At a rally near the parliament, organized by one of the pro-Russian candidates, Renato Usatyi, I met many young and well-dressed people. None of them - of those who agreed to talk at all - could explain why they were there. Renato Usatyi called from the stage to vote so that the whole world would shudder (spoiler alert: it did), and to do so, to use the entire network of his contacts, to write to all his friends and relatives with a call to vote correctly. Have you been to Europe, I ask a blond young man who hesitantly says that he came to Usatyi “probably through friends” but “doesn't think much of politics.” He shakes his head. Why are you against Europe, I ask. He honestly says he doesn't know. But when I ask him if he is paid to participate in the rally, of course, he says he is not. Literally twenty steps away, I find a woman holding a piece of paper with printed names, some with autographs, and the number 400 in front of each. Four hundred Moldovan lei is about nine hundred hryvnias. The woman is frightened by the attempt to film the paper and disappears into the crowd. This is not a “Shor's net” either, but it works.

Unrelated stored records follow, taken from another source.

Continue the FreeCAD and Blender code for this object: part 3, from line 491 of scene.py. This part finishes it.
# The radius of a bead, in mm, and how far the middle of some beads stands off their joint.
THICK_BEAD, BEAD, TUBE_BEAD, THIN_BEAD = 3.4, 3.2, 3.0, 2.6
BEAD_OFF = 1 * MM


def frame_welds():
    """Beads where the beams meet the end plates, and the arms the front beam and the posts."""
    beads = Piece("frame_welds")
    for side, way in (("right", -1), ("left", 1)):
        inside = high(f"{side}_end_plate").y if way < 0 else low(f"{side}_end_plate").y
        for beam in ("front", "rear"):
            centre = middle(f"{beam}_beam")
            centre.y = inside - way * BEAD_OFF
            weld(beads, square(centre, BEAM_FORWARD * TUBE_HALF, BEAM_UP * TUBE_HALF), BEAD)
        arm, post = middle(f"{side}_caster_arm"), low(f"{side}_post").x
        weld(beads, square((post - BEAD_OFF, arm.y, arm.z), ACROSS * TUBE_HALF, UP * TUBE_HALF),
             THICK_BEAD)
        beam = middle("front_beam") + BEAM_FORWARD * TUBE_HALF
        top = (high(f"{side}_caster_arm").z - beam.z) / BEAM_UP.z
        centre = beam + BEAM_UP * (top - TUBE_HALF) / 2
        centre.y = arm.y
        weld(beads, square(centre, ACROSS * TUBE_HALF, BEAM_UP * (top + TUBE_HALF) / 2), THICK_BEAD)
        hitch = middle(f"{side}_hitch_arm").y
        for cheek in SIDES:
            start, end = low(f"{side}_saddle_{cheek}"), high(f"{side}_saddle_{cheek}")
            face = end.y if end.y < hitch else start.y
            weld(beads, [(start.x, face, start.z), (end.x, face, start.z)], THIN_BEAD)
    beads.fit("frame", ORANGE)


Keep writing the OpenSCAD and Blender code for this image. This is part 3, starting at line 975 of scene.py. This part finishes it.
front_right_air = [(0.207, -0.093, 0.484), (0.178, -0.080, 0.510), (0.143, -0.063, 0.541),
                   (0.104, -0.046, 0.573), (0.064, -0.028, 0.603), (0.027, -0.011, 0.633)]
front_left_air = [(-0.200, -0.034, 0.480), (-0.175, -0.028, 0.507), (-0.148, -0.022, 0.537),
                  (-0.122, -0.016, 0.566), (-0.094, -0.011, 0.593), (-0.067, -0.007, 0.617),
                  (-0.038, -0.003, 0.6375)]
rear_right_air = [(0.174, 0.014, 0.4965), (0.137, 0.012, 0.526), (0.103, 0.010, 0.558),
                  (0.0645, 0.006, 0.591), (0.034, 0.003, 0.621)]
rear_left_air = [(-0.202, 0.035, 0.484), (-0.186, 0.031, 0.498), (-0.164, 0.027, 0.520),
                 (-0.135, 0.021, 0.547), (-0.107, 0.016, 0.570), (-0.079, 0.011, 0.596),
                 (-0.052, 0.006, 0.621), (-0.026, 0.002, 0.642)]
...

On Sunday, as I realize later, I am happily in a warm bath, in one of the most anti-European districts of the capital, where my hotel is located, and I meet only pro-European people at the polling stations. In Russian-because they don't speak English, and Russian is everywhere in Chisinau-they say that there can be no other choice, because the European Union is the future, and at least their children and grandchildren should have it. Only later did I realize that I had fallen for the “Trump effect”-the same effect that sociologists who compiled pre-election ratings in Moldova in 2024 and in the United States in 2016, when Donald Trump first came to power-unexpectedly for everyone. People who are (for whatever reason) ashamed of their choices do not talk about them on camera or to strangers. This explains much better than any other explanation why all the voters who were supposedly undecided voted for the little-known former prosecutor Alexandru Stoianoglo, turning him into a dangerous rival for Maia Sandu in the second round. These same people also voted against European integration. In Chisinau, they made up as much as 44 percent of the vote, and Sandu failed to get more than half of the vote even here. 

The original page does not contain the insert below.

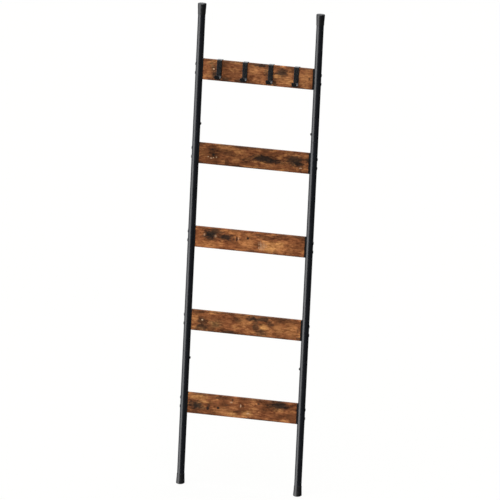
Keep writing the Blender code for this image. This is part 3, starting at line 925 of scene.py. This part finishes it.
def domed_head(radius, height, crown_share, edge_share):
    """A fastener head's outline: a flat crown, a round shoulder and an upright edge.

    The crown's width is a share of the head's radius, and the edge's height a share of its height.
    """
    outline = [(0, height)]
    for i in range(DOME_STEPS + 1):
        angle = math.radians(90 * i / DOME_STEPS)
        across = crown_share + (1 - crown_share) * math.sin(angle)
        up = edge_share + (1 - edge_share) * math.cos(angle)
        outline.append((radius * across, height * up))
    return [*outline, (radius, HEAD_EDGE), (radius - HEAD_EDGE, 0)]


def threaded(radius, top, bottom, pitch):
    """The outline of a threaded shank, as rings with crests and roots, from top to bottom."""
    root = radius - pitch * THREAD_DEPTH_SHARE
    crest = pitch * THREAD_CREST_SHARE
    points = []
    height = top
    while height - pitch > bottom:
        points += [(radius, height - crest), (root, height - pitch / 2), (radius, height - pitch + crest)]
        height -= pitch
    return points + [(root, height - crest), (root, bottom), (0, bottom)]


def bolt_mesh():
    """A button-head bolt, head up, the underside of its head at height 0, with a hex socket."""
    reach = 2 * TUBE_RADIUS + SADDLE_WALL + 4 * GAP + BOLT_GRIP_IN_BOARD
    plain = 2 * TUBE_RADIUS + SADDLE_WALL
    profile = domed_head(BOLT_HEAD_RADIUS, BOLT_HEAD_HEIGHT, *BOLT_HEAD_SHARES)
    profile += [(BOLT_RADIUS, 0), (BOLT_RADIUS, -plain)]
    profile += threaded(BOLT_RADIUS, -plain, -reach, BOLT_THREAD_PITCH)
    blank = turned("bolt_blank", profile, FASTENER_SIDES)
    corner = HEX_ACROSS_FLATS / math.sqrt(3)
    socket_floor = BOLT_HEAD_HEIGHT - HEX_DEPTH
    key = rod("hex_key", corner, socket_floor, socket_floor + 2 * HEX_DEPTH, 6)
    return carve(blank, key, "button_head_bolt")


def make_bolts():
    mesh = bolt_mesh()
    for number in range(1, 6):
        height = middle(f"rung_board_{number}").z
        for side, sign in SIDES.items():
            for level, offset in (("upper", BOLT_SPREAD / 2), ("lower", -BOLT_SPREAD / 2)):
                node = f"rung_{number}_{side}_{level}_bolt"
                seat = Matrix.Translation((sign * (POST_X + TUBE_RADIUS + GAP), 0, height + offset))
                turn = BOLT_TURN_PER_RUNG * number + BOLT_TURN_BETWEEN_PAIR * offset / BOLT_SPREAD
                at = seat @ spin("X", turn) @ spin("Y", sign * 90)
                name = f"rung_{number}_{side}_{level}_button_bolt"
                place(name, mesh, node, OXIDE, at)


def cross_key(width, span, depth, top):
    """A cutter for a cross recess: two tapered blades at right angles, which stand out above the head."""
    shape = bmesh.new()
    half, reach = width / 2, span / 2
    plan = []
    for quarter in range(4):
        turn = math.radians(90 * quarter)
        for x, y in ((half, -half), (reach, -half), (reach, half)):
            c, s = math.cos(turn), math.sin(turn)
            plan.append((x * c - y * s, x * s + y * c))
    floor, mouth = CROSS_FLOOR_SHARE, CROSS_MOUTH_SHARE
    above = top + depth * CROSS_OVERSHOOT_SHARE
    low = [shape.verts.new((x * floor, y * floor, top - depth)) for x, y in plan]
    high = [shape.verts.new((x * mouth, y * mouth, above)) for x, y in plan]
    shape.faces.new(low)
    shape.faces.new(high)
    for i in range(len(plan)):
        j = (i + 1) % len(plan)
        shape.faces.new((low[i], low[j], high[j], high[i]))
    return finish_mesh("cross_key", shape)


def screw_mesh():
    """A pan-head screw, head up, the underside of its head at height 0, with a cross recess."""
    profile = domed_head(SCREW_HEAD_RADIUS, SCREW_HEAD_HEIGHT, *SCREW_HEAD_SHARES)
    profile += [(SCREW_RADIUS, 0)]
    profile += threaded(SCREW_RADIUS, -SCREW_PLAIN_LENGTH, -SCREW_LENGTH, SCREW_THREAD_PITCH)
    blank = turned("screw_blank", profile, FASTENER_SIDES)
    key = cross_key(CROSS_WIDTH, CROSS_SPAN, CROSS_DEPTH, SCREW_HEAD_HEIGHT)
    return carve(blank, key, "pan_head_screw")


def make_joint_screws():
    mesh = screw_mesh()
    for side, sign in SIDES.items():
        for level in SCREW_TURNS:
            node = f"{side}_{level}_joint_screw"
            seat = Matrix.Translation((sign * (POST_X - TUBE_RADIUS - GAP), 0, middle(node).z))
            at = seat @ spin("X", SCREW_TURNS[level]) @ spin("Y", -sign * 90)
            place(f"{side}_{level}_pan_screw", mesh, node, OXIDE, at)


# ---------------------------------------------------------------- hooks


def hook_centreline():
    """Points down the middle of the strap's thickness, from the back leg's end to the tip.

    Each is (depth, height), with height 0 at the board's top edge and depth negative at the front.
    They are close together near both ends, where the strap's corners are rounded off.
    """
    half_t = HOOK_THICKNESS / 2
    face = BOARD_THICKNESS / 2 + GAP
    bend = HOOK_BEND_RADIUS + half_t
    line = [(face + half_t, -HOOK_BACK_LEG + i * MM) for i in (*range(7), 12)]
    line += arc((face - HOOK_BEND_RADIUS, HOOK_ROOF - HOOK_BEND_RADIUS), bend, 0, 90, 8)
    line += arc((-face + HOOK_BEND_RADIUS, HOOK_ROOF - HOOK_BEND_RADIUS), bend, 90, 180, 8)
    curl_y = -face - HOOK_THICKNESS - HOOK_CURL_RADIUS
    curl_z = -HOOK_DROP + HOOK_THICKNESS + HOOK_CURL_RADIUS
    line += [(-face - half_t, curl_z + 20 * MM)]
    line += arc((curl_y, curl_z), HOOK_CURL_RADIUS + half_t, 0, -180, 28)
    tip_y = curl_y - HOOK_CURL_RADIUS - half_t
    line += [(tip_y, curl_z + HOOK_TIP_RISE * i / 4) for i in range(1, 5)]
    return line


def strap_section(to_end):
    """The strap's outline across its run, narrower where it rounds off towards an end."""
    lost = 0.0
    if to_end < HOOK_CORNER:
        lost = HOOK_CORNER - math.sqrt(HOOK_CORNER**2 - (HOOK_CORNER - to_end) ** 2)
    half_w = HOOK_WIDTH / 2 - lost - HOOK_RIM
    half_t = HOOK_THICKNESS / 2 - HOOK_RIM
    section = []
    for sx, sy, start in ((1, 1, 0), (-1, 1, 90), (-1, -1, 180), (1, -1, 270)):
        section += arc((sx * half_w, sy * half_t), HOOK_RIM, start, start + 90, 3)
    return section


def hook_mesh():
    """The strap swept along its centreline, with rounded long edges and rounded corners at both ends."""
    line = [Vector(p) for p in hook_centreline()]
    run = [0.0]
    for a, b in zip(line, line[1:]):
        run.append(run[-1] + (b - a).length)
    shape = bmesh.new()
    rings = []
    for i, point in enumerate(line):
        ahead = line[min(i + 1, len(line) - 1)] - line[max(i - 1, 0)]
        ahead.normalize()
        side = Vector((-ahead.y, ahead.x))
        ring = []
        for x, t in strap_section(min(run[i], run[-1] - run[i])):
            spot = point + side * t
            ring.append(shape.verts.new((x, spot.x, spot.y)))
        rings.append(ring)
    for a, b in zip(rings, rings[1:]):
        for i in range(len(a)):
            j = (i + 1) % len(a)
            shape.faces.new((a[i], a[j], b[j], b[i]))
    shape.faces.new(rings[0])
    shape.faces.new(rings[-1])
    return finish_mesh("hook_strap", shape, FLAT_FACE_SHARP_ANGLE)


def make_hooks():
    mesh = hook_mesh()
    board_top = middle("rung_board_1").z + BOARD_HEIGHT / 2
    for number in range(1, 5):
        node = f"hook_{number}"
        at = Matrix.Translation((middle(node).x, 0, board_top))
        place(f"hook_{number}_strap", mesh, node, ENAMEL, at)


# ---------------------------------------------------------------- studio


def emitter(name, strength, albedo):
    """A pale surface that glows almost evenly, and takes a faint shadow if it has some albedo."""
    n = Nodes(name)
    glow = n.noise(n.coords(), 0.9, 2.0)
    tone = n.ramp(glow, [(0.0, tuple(c * 0.995 for c in PAPER_WHITE)), (1.0, PAPER_WHITE)])
    return n.set(
        Base_Color=rgba((albedo, albedo, albedo)),
        Roughness=0.9,
        Specular_IOR_Level=0.0,
        Emission_Color=tone,
        Emission_Strength=strength,
    )


def make_floor():
    mesh = bpy.data.meshes.new("studio_floor")
    shape = bmesh.new()
    bmesh.ops.create_circle(shape, cap_ends=True, segments=96, radius=FLOOR_RADIUS)
    shape.to_mesh(mesh)
    shape.free()
    floor = bpy.data.objects.new("studio_floor", mesh)
    bpy.context.scene.collection.objects.link(floor)
    mesh.materials.append(emitter("pale_floor", FLOOR_GLOW, FLOOR_ALBEDO))
    floor.visible_glossy = False
    floor.visible_diffuse = False
    floor.visible_shadow = False


def make_backdrop():
    """A white dome that only the camera sees, so that low views have a plain pale background too."""
    mesh = bpy.data.meshes.new("studio_backdrop")
    shape = bmesh.new()
    bmesh.ops.create_uvsphere(shape, u_segments=48, v_segments=24, radius=BACKDROP_RADIUS)
    shape.to_mesh(mesh)
    shape.free()
    dome = bpy.data.objects.new("studio_backdrop", mesh)
    bpy.context.scene.collection.objects.link(dome)
    mesh.materials.append(emitter("pale_backdrop", BACKDROP_GLOW, 0.0))
    dome.visible_diffuse = False
    dome.visible_glossy = False
    dome.visible_shadow = False


def room_lobe(tree, toward, way, start, full, strength):
    """How much brighter the room is one way, fading in between two cosines."""
    dot = tree.nodes.new("ShaderNodeVectorMath")
    dot.operation = "DOT_PRODUCT"
    dot.inputs[1].default_value = Vector(way).normalized()
    tree.links.new(toward, dot.inputs[0])
    lobe = tree.nodes.new("ShaderNodeMapRange")
    lobe.interpolation_type = "SMOOTHSTEP"
    for socket, number in zip(RANGE_SOCKETS, (start, full, 0.0, strength)):
        lobe.inputs[socket].default_value = number
    tree.links.new(dot.outputs["Value"], lobe.inputs["Value"])
    return lobe.outputs["Result"]


def make_world():
    """Soft room light: bright on the left, behind and above, and dim everywhere else."""
    world = bpy.data.worlds.new("studio")
    bpy.context.scene.world = world
    world.use_nodes = True
    tree = world.node_tree
    background = tree.nodes["Background"]
    background.inputs["Color"].default_value = (0.95, 0.97, 1.0, 1.0)
    toward = tree.nodes.new("ShaderNodeTexCoord").outputs["Generated"]
    total = tree.nodes.new("ShaderNodeValue").outputs["Value"]
    total.default_value = WORLD_STRENGTH
    for lobe in WORLD_LOBES:
        add = tree.nodes.new("ShaderNodeMath")
        add.operation = "ADD"
        tree.links.new(room_lobe(tree, toward, *lobe), add.inputs[0])
        tree.links.new(total, add.inputs[1])
        total = add.outputs["Value"]
    tree.links.new(total, background.inputs["Strength"])


def direction(azimuth, elevation):
    """The way to a light or a camera. Azimuth 0 is the front, and negative azimuths are on the left."""
    a, e = math.radians(azimuth), math.radians(elevation)
    return Vector((math.sin(a) * math.cos(e), -math.cos(a) * math.cos(e), math.sin(e)))


def place_facing(name, data, way, location):
    """A light or a camera in its place, with its back along the given way."""
    obj = bpy.data.objects.new(name, data)
    bpy.context.scene.collection.objects.link(obj)
    obj.location = location
    obj.rotation_mode = "QUATERNION"
    obj.rotation_quaternion = way.to_track_quat("Z", "Y")
    return obj


def make_lights():
    for name, (azimuth, elevation, strength, softness) in SUNS.items():
        light = bpy.data.lights.new(name, "SUN")
        light.energy = strength
        light.angle = math.radians(softness)
        way = direction(azimuth, elevation)
        place_facing(name, light, way, way * SUN_DISTANCE)


def make_camera():
    camera = bpy.data.cameras.new("camera")
    camera.sensor_width = 36.0
    camera.lens = camera.sensor_width * CAMERA_DISTANCE / PICTURE_WIDTH
    camera.clip_start = 0.1
    camera.clip_end = 200.0
    back = direction(CAMERA_AZIMUTH, CAMERA_ELEVATION)
    location = CAMERA_TARGET + back * CAMERA_DISTANCE
    bpy.context.scene.camera = place_facing("camera", camera, back, location)


make_posts()
make_sleeves()
make_top_caps()
make_feet()
make_boards()
make_saddles()
make_bolts()
make_joint_screws()
make_hooks()
make_floor()
make_backdrop()
make_world()
make_lights()
make_camera()
bpy.context.scene.view_settings.view_transform = "Standard"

At ten in the evening, an hour after the polls closed in Moldova, at the first briefing of the Central Election Commission, I could not believe my eyes and for the first few minutes I thought that they must have started counting from Gagauzia. Its residents are predictably against everything related to the European Union and love Shor, although in recent years the region has been receiving new roads and other infrastructure projects with European money. The same kind of deafening misunderstanding is observed at the headquarters of Maia Sandu. She herself appears in front of the cameras only late at night to speak for a minute and a half about an “unprecedented attack on democracy.” She speaks in Romanian, without an English translation, which is later distributed in writing. The Western press present there was at least surprised by this. At that time, it was not clear whether it would be possible to save face at all: by about ten in the morning on Monday, there were more votes against European integration than for it. It is only thanks to the foreign districts, where Sandu's supporters-and Europe's supporters-dominate, that the situation can be reversed. This gives any opponent of the incumbent president absolutely legitimate reasons to doubt that she-and the European integration she leads-is supported by the majority of Moldovans. But the main tragedy arranged by Maia Sandu for Maia Sandu is not even this, nor is it the second round, which she risks losing. 

When the Moldovan president appeared on camera for the second time, at two in the afternoon on Monday - the CEC was just finishing processing the ballots - she had the first and last chance to clarify who had attacked Moldova's democracy.

And she was afraid. 

And thus, she legitimized the fear of those who would vote against her in the second round, stirred up by Russia.